There are some further issues in your question. You mention that the $RSS_{full}$ is not always the lowest, and in your example, $MS_{A+B+A*B} > MS_{A+B}$. This is because the interaction is not actually associated with any variability of it's own. That $SS_{A*B} = 14.19$ appears to be due to nothing more than chance. There is a precise, but somewhat complicated, formula that specifies how power will change if different factors are included or excluded from the model. I don't have it at my fingertips, but the gist of it is simple: When you include another factor, the RSS decreases (giving you more power), but the $df_{R}$ goes down as well (yielding less power). The balance of this tradeoff is essentially determined by whether the SS associated with that factor are real, or only due to chance, which, in practice, is loosely indicated by whether the factor is significant². However, eliminating factors from the model that are not significant so as to get the right error term is logically equivalent to an automatic model search procedure, even if you don't have your software do it automatically for you. You should know that there are a lot of problems with doing this. Those problems, and alternative procedures are discussed elsewhere on CV³.

A final topic concerns the different types of SS. Firstly, the use of different types of SS doesn't not get you out of needing a logical justification of your analysis. But moreover, type I - III SS are related to a different issue. In your example, I gather your factors are orthogonal, i.e. you ran an experiment where you assigned equal n to each combination of factor levels. However, if you conduct an observational study, or if you have dropout issues, your factors will be correlated. The implications of that is that there is no unique way to partition the SS and so there's no unique answer for your analyses to produce.
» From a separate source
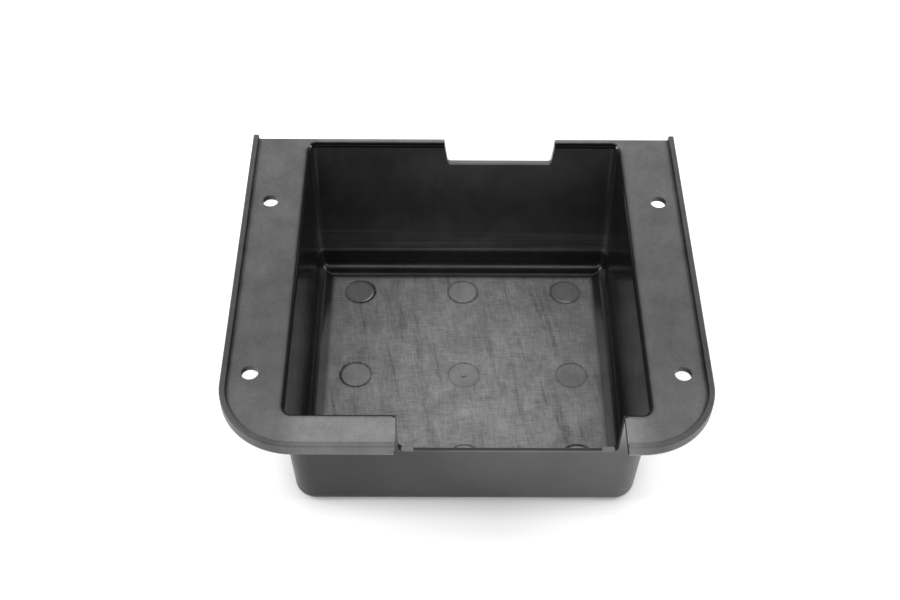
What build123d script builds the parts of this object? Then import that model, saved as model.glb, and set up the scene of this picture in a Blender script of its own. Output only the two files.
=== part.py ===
from build123d import *
import math
import os

# Open-topped moulded tray with a mounting plate on three sides.
# X runs across the tray, Y from the notched front (-) to the leaning rear wall (+), Z up.
# Origin: middle of the bounding box, on the outer bottom face.

# --- mounting plate ---
plate_width = 140.0  # across X, outside to outside
plate_length = 127.0  # along Y, front edge to rear edge
plate_thickness = 1.9
front_corner_radius = 22.0  # plan radius of the two front corners

# --- raised lip on the left, front and right edges of the plate ---
lip_width = 1.8
lip_height = 1.8  # above the plate
lip_top_round = 0.4
lip_foot_round = 0.5

# --- pocket ---
wall = 2.0  # square to every wall face
floor_thickness = 2.0
pocket_depth = 42.5  # plate top to pocket floor
pocket_width = 102.4  # at the plate top
pocket_front_y = -50.3  # inner face of the front wall at the plate top
side_draft = 2.5  # degrees from vertical, sides and front
rear_slope = 22.5  # degrees from vertical, rear wall
inner_corner_round = 2.2  # upright corners of the pocket
outer_corner_round = 6.5  # upright corners of the tub
inner_floor_round = 4.5
outer_floor_round = 3.3
rim_round = 2.3  # pocket mouth
under_plate_round = 1.0  # outer walls to the underside of the plate

# --- notches, both centred on the same line ---
notch_center_x = 12.0
front_notch_width = 64.0  # at the plate top
front_notch_depth = 17.2  # below the plate top
front_notch_draft = 1.0  # degrees
front_notch_corner_round = 2.2
rear_notch_width = 37.0  # at the plate top
rear_notch_depth = 6.8
rear_notch_draft = 11.0  # degrees
rear_notch_corner_round = 1.0

# --- stepped seat along the bottom of the front notch ---
seat_width = 1.55  # of the wall's thickness
seat_depth = 0.5
seat_fall = 0.3  # extra depth at the pocket side
seat_end_land = 4.8  # left full height at each end of the notch

# --- mounting holes in the side plates ---
hole_diameter = 5.0
hole_offset = 0.4  # outward of the middle of the side plate
hole_spacing_y = 70.2
hole_center_y = -1.3

# --- ejector pin marks on the pocket floor ---
mark_diameter = 10.0
mark_depth = 0.2
mark_spacing_x = 35.0
mark_middle_y = -3.0  # middle row
mark_rear_gap = 36.2  # middle row to rear row
mark_front_gap = 32.8  # middle row to front row
gate_diameter = 1.6  # trimmed gate in the middle mark
gate_height = 0.15  # above the pocket floor

overrun = 5.0  # how far cutters pass a face

rear_edge = plate_length / 2
front_edge = -plate_length / 2
plate_top = pocket_depth + floor_thickness
side_run = math.tan(math.radians(side_draft))
rear_run = math.tan(math.radians(rear_slope))
side_wall_flat = wall / math.cos(math.radians(side_draft))
rear_wall_flat = wall / math.cos(math.radians(rear_slope))
pocket_rear_y = rear_edge - rear_wall_flat


def half_width(below, outward):
    # at a depth below the plate top, 0 outward is the walls' inner face
    return pocket_width / 2 - below * side_run + outward * side_wall_flat


def front_face(below, outward):
    return pocket_front_y + below * side_run - outward * side_wall_flat


def rear_face(below, outward):
    return pocket_rear_y - below * rear_run + outward * rear_wall_flat


def drafted_block(top, bottom, outward):
    # front view crossed with side view
    front_view = Polygon(
        (-half_width(bottom, outward), plate_top - bottom),
        (half_width(bottom, outward), plate_top - bottom),
        (half_width(top, outward), plate_top - top),
        (-half_width(top, outward), plate_top - top),
        align=None,
    )
    side_view = Polygon(
        (front_face(bottom, outward), plate_top - bottom),
        (rear_face(bottom, outward), plate_top - bottom),
        (rear_face(top, outward), plate_top - top),
        (front_face(top, outward), plate_top - top),
        align=None,
    )
    along = extrude(Plane.XZ * front_view, plate_length, both=True)
    across = extrude(Plane.YZ * side_view, plate_width, both=True)
    return along & across


def round_floor(block, floor_round):
    return fillet(block.faces().sort_by(Axis.Z)[0].edges(), floor_round)


def round_corners(block, corner_round):
    # the uprights, with any mitre below them
    climbing = [e for e in block.edges() if e.bounding_box().size.Z > wall / 4]
    return fillet(climbing, corner_round)


def plate_outline(inset, past_rear):
    width = plate_width - 2 * inset
    length = plate_length - inset + past_rear
    outline = Pos(0, front_edge + inset + length / 2) * Rectangle(width, length)
    front_corners = outline.vertices().sort_by(Axis.Y)[:2]
    return fillet(front_corners, front_corner_radius - inset)


def plate():
    body = Pos(0, 0, plate_top - plate_thickness) * extrude(plate_outline(0, 0), plate_thickness + lip_height)
    hollow = Pos(0, 0, plate_top) * extrude(plate_outline(lip_width, overrun), lip_height + overrun)
    return body - hollow


def round_lip(body):
    top_z = plate_top + lip_height
    top_edges = [e for e in body.edges() if abs(e.center().Z - top_z) < lip_top_round]
    long_edges = [e for e in top_edges if e.length > 2 * lip_width]
    body = fillet(long_edges, lip_top_round)
    inner_x = plate_width / 2 - lip_width
    foot = [
        e
        for e in body.edges()
        if abs(e.center().Z - plate_top) < lip_foot_round
        and e.length > 2 * lip_width
        and e.center().Y < rear_edge - lip_width
        and max(abs((e @ 0).X), abs((e @ 1).X)) > inner_x - front_corner_radius
    ]
    return fillet(foot, lip_foot_round)


def tub():
    block = round_corners(drafted_block(0, plate_top, 1), outer_corner_round)
    return round_floor(block, outer_floor_round)


def pocket():
    block = round_floor(drafted_block(-overrun, pocket_depth, 0), inner_floor_round)
    return round_corners(block, inner_corner_round)


def round_mouth(body):
    half = pocket_width / 2
    mouth = [
        e
        for e in body.edges()
        if abs(e.center().Z - plate_top) < lip_foot_round / 2
        and abs(e.center().X) < half + wall / 2
        and pocket_front_y - wall / 2 < e.center().Y < rear_edge - wall / 2
    ]
    return fillet(mouth, rim_round)


def round_under_plate(body):
    underside = plate_top - plate_thickness
    root = [
        e
        for e in body.edges()
        if abs(e.center().Z - underside) < plate_thickness / 4
        and abs(e.center().X) < pocket_width / 2 + 2 * wall
        and e.center().Y > pocket_front_y - 2 * wall
        and e.center().Y < rear_edge - wall
    ]
    return fillet(root, under_plate_round)


def notch_profile(width, depth, draft, corner_round):
    # looking along Y, widening past the plate top at the same draft
    run = math.tan(math.radians(draft))
    low = width / 2 - depth * run
    high = width / 2 + overrun * run
    outline = Polygon(
        (-low, -depth),
        (low, -depth),
        (high, overrun),
        (-high, overrun),
        align=None,
    )
    return fillet(outline.vertices().sort_by(Axis.Y)[:2], corner_round)


def notch(profile, front, rear):
    at = Plane(origin=(notch_center_x, rear, plate_top), x_dir=(1, 0, 0), z_dir=(0, -1, 0))
    return extrude(at * profile, rear - front)


def front_notch():
    profile = notch_profile(
        front_notch_width, front_notch_depth, front_notch_draft, front_notch_corner_round
    )
    rear = pocket_front_y + front_notch_depth * side_run + overrun
    return notch(profile, front_edge - overrun, rear)


def rear_notch():
    profile = notch_profile(
        rear_notch_width, rear_notch_depth, rear_notch_draft, rear_notch_corner_round
    )
    front = pocket_rear_y - rear_notch_depth * rear_run - overrun
    return notch(profile, front, rear_edge + overrun)


def front_seat():
    inner = pocket_front_y + front_notch_depth * side_run
    length = front_notch_width - 2 * seat_end_land
    section = Polygon(
        (inner - seat_width, overrun),
        (inner - seat_width, -seat_depth),
        (inner + overrun, -seat_depth - seat_fall * (seat_width + overrun) / seat_width),
        (inner + overrun, overrun),
        align=None,
    )
    at = Plane(
        origin=(notch_center_x - length / 2, 0, plate_top - front_notch_depth),
        x_dir=(0, 1, 0),
        z_dir=(1, 0, 0),
    )
    return extrude(at * section, length)


def mounting_holes():
    hole = Cylinder(hole_diameter / 2, plate_thickness + 2 * overrun)
    tub_side = pocket_width / 2 + side_wall_flat
    hole_spacing_x = tub_side + plate_width / 2 + 2 * hole_offset
    spots = GridLocations(hole_spacing_x, hole_spacing_y, 2, 2)
    return [Pos(0, hole_center_y, plate_top) * spot * hole for spot in spots]


def ejector_marks():
    mark = Cylinder(mark_diameter / 2, mark_depth)
    mark_z = floor_thickness - mark_depth / 2
    rows = (mark_middle_y + mark_rear_gap, mark_middle_y, mark_middle_y - mark_front_gap)
    columns = (-mark_spacing_x, 0, mark_spacing_x)
    return [Pos(x, y, mark_z) * mark for x in columns for y in rows]


def gate():
    height = mark_depth + gate_height
    gate_z = floor_thickness - mark_depth + height / 2
    return Pos(0, mark_middle_y, gate_z) * Cylinder(gate_diameter / 2, height)


def housing():
    body = round_lip(plate())
    body = round_under_plate(body + tub())
    body = round_mouth(body - pocket())
    body = body - front_notch() - rear_notch() - front_seat()
    for cutter in mounting_holes() + ejector_marks():
        body = body - cutter
    return body + gate()


os.makedirs("parts", exist_ok=True)
export_step(housing(), "parts/housing.step")
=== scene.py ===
import math

import bmesh
import bpy
from mathutils import Matrix, Vector

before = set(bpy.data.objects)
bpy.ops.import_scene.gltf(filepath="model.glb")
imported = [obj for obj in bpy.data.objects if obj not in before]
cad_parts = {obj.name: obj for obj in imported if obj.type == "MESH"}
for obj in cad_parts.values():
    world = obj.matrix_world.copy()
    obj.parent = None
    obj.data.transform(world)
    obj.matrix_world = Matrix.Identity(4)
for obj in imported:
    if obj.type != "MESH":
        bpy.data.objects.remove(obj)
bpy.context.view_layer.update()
scene = bpy.context.scene
print("frame loaded")

# camera
view = {
    "focalMm": 54.932,
    "sensorMm": 36.0,
    "clip": (0.01, 10.0),
    "place": (-0.007537, -0.281834, 0.351389),
    "right": (0.99997128, -0.00198332, 0.00731502),
    "down": (0.00338557, -0.7466199, -0.66524226),
    "ahead": (0.00678092, 0.66524792, -0.74659174),
}


def makeCamera(s):
    lens = bpy.data.cameras.new("camera")
    lens.lens = s["focalMm"]
    lens.sensor_width = s["sensorMm"]
    lens.sensor_fit = "HORIZONTAL"
    lens.clip_start, lens.clip_end = s["clip"]
    camera = bpy.data.objects.new("camera", lens)
    scene.collection.objects.link(camera)
    axes = Matrix((s["right"], tuple(-c for c in s["down"]), tuple(-c for c in s["ahead"]))).transposed()
    camera.matrix_world = Matrix.Translation(s["place"]) @ axes.to_4x4()
    scene.camera = camera


makeCamera(view)
print("camera placed")


# node helpers: a value is a number or another node's output
# a ramp is given as from, to and the results there, a band as its middle, half its width and its softness
class Nodes:
    def __init__(self, name):
        self.material = bpy.data.materials.new(name)
        self.material.use_nodes = True
        self.tree = self.material.node_tree
        self.shader = self.tree.nodes["Principled BSDF"]
        self.place = self.add("ShaderNodeTexCoord").outputs["Object"]
        split = self.add("ShaderNodeSeparateXYZ")
        self.link(self.place, split.inputs[0])
        self.x, self.y, self.z = split.outputs

    def add(self, kind, **settings):
        node = self.tree.nodes.new(kind)
        for key, value in settings.items():
            setattr(node, key, value)
        return node

    def link(self, source, socket):
        if hasattr(source, "links"):
            self.tree.links.new(source, socket)
        else:
            socket.default_value = source

    def math(self, operation, *values, clamp=False):
        node = self.add("ShaderNodeMath", operation=operation, use_clamp=clamp)
        for value, socket in zip(values, node.inputs):
            self.link(value, socket)
        return node.outputs[0]

    def chain(self, operation, first, *others):
        for other in others:
            first = self.math(operation, first, other)
        return first

    def total(self, *values):
        return self.chain("ADD", *values)

    def product(self, *values):
        return self.chain("MULTIPLY", *values)

    def most(self, *values):
        return self.chain("MAXIMUM", *values)

    def least(self, *values):
        return self.chain("MINIMUM", *values)

    def minus(self, value, other):
        return self.math("SUBTRACT", value, other)

    def size(self, value):
        return self.math("ABSOLUTE", value)

    def apart(self, value, other):
        return self.size(self.minus(value, other))

    def length(self, across, along):
        return self.math("SQRT", self.total(self.math("POWER", across, 2.0), self.math("POWER", along, 2.0)))

    def ramp(self, value, low, high, outLow=0.0, outHigh=1.0, smooth=True):
        node = self.add("ShaderNodeMapRange", interpolation_type="SMOOTHSTEP" if smooth else "LINEAR")
        for source, socket in zip((value, low, high, outLow, outHigh), node.inputs):
            self.link(source, socket)
        return node.outputs[0]

    def fall(self, value, low, high):
        return self.ramp(value, low, high, 1.0, 0.0)

    def band(self, value, middle, half, soft):
        return self.fall(self.apart(value, middle), half, half + soft)

    def mix(self, value, *pairs):
        # each pair is a mask and what takes over where that mask is 1
        for mask, other in pairs:
            node = self.add("ShaderNodeMix", data_type="FLOAT")
            self.link(mask, node.inputs["Factor"])
            self.link(value, node.inputs["A"])
            self.link(other, node.inputs["B"])
            value = node.outputs["Result"]
        return value

    def noise(self, scale, stretch, turn, detail, rough, move):
        spot = self.add("ShaderNodeMapping", vector_type="TEXTURE")
        self.link(self.place, spot.inputs["Vector"])
        spot.inputs["Location"].default_value = move
        spot.inputs["Rotation"].default_value = (0, 0, turn)
        spot.inputs["Scale"].default_value = tuple(1.0 / c for c in stretch)
        node = self.add("ShaderNodeTexNoise")
        self.link(spot.outputs[0], node.inputs["Vector"])
        node.inputs["Scale"].default_value = scale
        node.inputs["Detail"].default_value = detail
        node.inputs["Roughness"].default_value = rough
        return node.outputs["Fac"]

    def bump(self, height, strength, distance):
        node = self.add("ShaderNodeBump")
        self.link(height, node.inputs["Height"])
        node.inputs["Strength"].default_value = strength
        node.inputs["Distance"].default_value = distance
        return node.outputs[0]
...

In other words, the various types of SS have to do with different possible numerators for your F test when your factors are correlated⁴.

<sub>1. Note that with multi-level models, a factor can be theorized to include variability from other factors, depending on how the model is specified. I am discussing ordinary ANOVA here, which is what you appear to be asking about.
2. See: How can adding a 2nd IV make the 1st IV significant?
3. See: Algorithms for automatic model selection.
4. See: How to interpret type I (sequential) ANOVA and MANOVA?</sub>

Answer 3

The justification is that factor A is explaining a larger percent of the unexplained variation in the A+B model compared to the A model, since factor B explains a significant portion (and thus 'removes' it from the analysis).